Organizations today have access to more public information about global affairs than at any point in recent history. Government releases, regulatory consultations, institutional reports, parliamentary hearings, and real‑time media coverage provide a constant stream of material that is, in principle, accessible to anyone willing to look. Yet despite this abundance, many organizations report greater uncertainty rather than greater clarity when assessing geopolitical and regulatory risk.


The issue is not a lack of information. It is the erosion of shared interpretation.


Public information was once scarce enough that its appearance carried inherent significance. A policy announcement, a trade action, or a multilateral statement stood out against a relatively quiet background. Today, the signal is embedded in volume. Formal decisions are preceded by months of consultation language, informal guidance, leaks, and partial statements that blur the boundary between what is exploratory and what is directional.


As a result, organizations are increasingly misreading public material by treating it as static content rather than as part of a moving process. The same document can mean different things depending on timing, institutional context, and what else is happening around it. Without interpretation, access alone offers little advantage.

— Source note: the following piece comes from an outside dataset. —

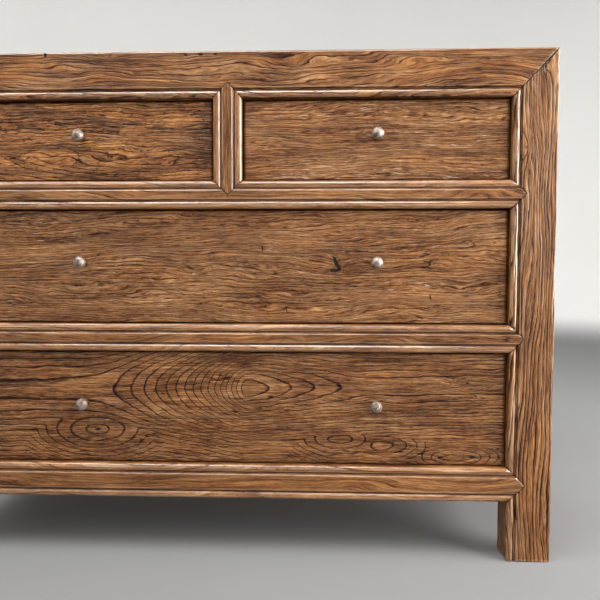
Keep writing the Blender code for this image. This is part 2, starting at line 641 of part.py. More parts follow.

This dynamic is particularly visible in regulatory and trade environments. Public consultations are often read as neutral information‑gathering exercises, when in practice they frequently signal the contours of future enforcement. Similarly, speeches and guidance notes are dismissed as non‑binding, even as they begin to shape expectations long before formal rules are adopted. By the time requirements are codified, the strategic direction has usually been clear to those who were reading earlier signals together rather than in isolation.


Media coverage compounds the challenge. Continuous reporting collapses distinctions between policy intent, political positioning, and operational reality. Headlines prioritize novelty, but organizational exposure is more often driven by continuity: the repetition of themes, the alignment of language across institutions, and the gradual narrowing of acceptable behaviour. These patterns rarely announce themselves in a single article.


The consequence is a growing gap between information availability and organizational understanding. Teams tasked with monitoring global affairs may track dozens of sources faithfully, yet still struggle to explain what has changed, what is likely to change next, and which developments genuinely require attention. In this environment, more information can paradoxically slow decision‑making by obscuring relevance.


What distinguishes organizations that navigate this complexity more effectively is not privileged access, but interpretive discipline. They focus less on individual documents and more on trajectories. They compare language across institutions, watch for shifts in emphasis, and treat public material as evidence of direction rather than as isolated facts. Importantly, they integrate this interpretation into planning and decision processes instead of leaving it at the level of awareness.


The implication is straightforward but often overlooked: public information no longer functions as intelligence on its own. It becomes useful only when read as part of a broader pattern and translated into operational meaning. In a dense and fast‑moving global environment, the advantage lies not in seeing everything, but in understanding what matters.


This analysis draws on publicly available material from international institutions, national governments and regulators, and major global media, including the OECD, WTO, G7 and EU bodies, Reuters, and the Financial Times.